When the mivkeh was discovered, locals were allowed to come and see it. Hannaton resident Haviva Ner-David, a rabbi and writer who runs the Shmaya Mikva on the kibbutz, saw the mikveh and decided to try to bring it to Hannaton.
Ner-David, Gray and another community member, Anat Harrel, who spearheaded an effort to raise 256,500 shekels ($75,000), enough money to dig up the ritual bath and move it to the kibbutz’s land — a task that seemed nearly impossible.
“There was a point in the first week of August when we thought we’d have to return money to donors,” said Gray, referring to the money raised from a crowdfunding campaign and family foundations that pitched in as well.
Finally, working with the local government authority, the kibbutz team was given the final portion from a budget set aside for archaeological and historical preservation projects. The highway authority gave them until September 13 to remove the ritual bath.
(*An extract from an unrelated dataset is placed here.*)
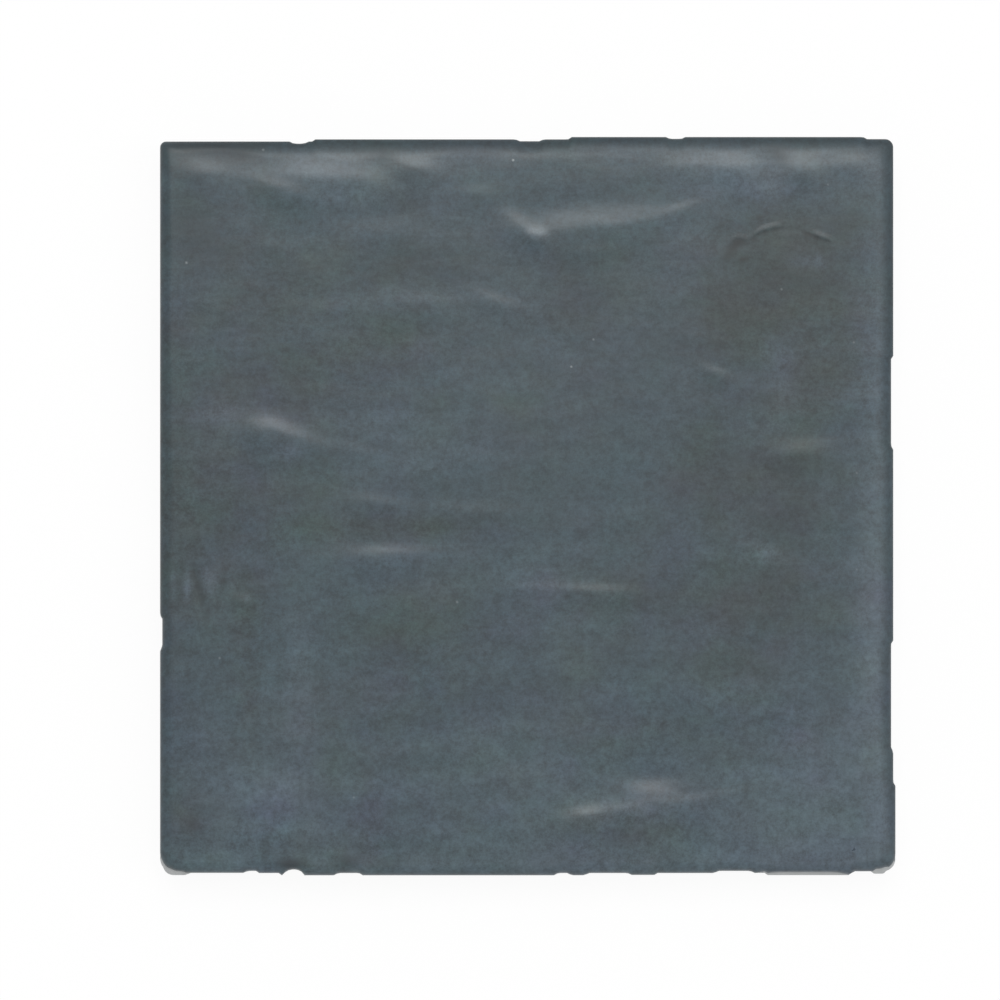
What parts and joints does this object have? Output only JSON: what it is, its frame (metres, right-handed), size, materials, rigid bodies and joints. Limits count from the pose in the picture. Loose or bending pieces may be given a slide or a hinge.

A 500-ton crane was used to lift the mikveh out of its base and then drop it into its new home at Hannaton, a deep hole that was seven meters wide and three meters deep.
Once the mikveh was placed in the hole, there was great celebration among the kibbutz members, said Gray.
“It was so much more emotional than I had anticipated,” he said.
Now the kibbutz has to figure out what to do with the area that is centered with the ancient mikveh. The Israel Antiquities Authority has technically lent the ritual bath to the kibbutz, and the community has to figure out how to present the national treasure to the public, whether that will include using it as a ritual bath, or creating an archaeological park out of the space.
Whatever the decision, it is something of a miracle that the bath is now located at Hannaton, said Gray.
“It’s the power of the narrative that got people enthused,” he said. “It’s a confluence of things, of people who are enthusiastic and the story and Hannaton.”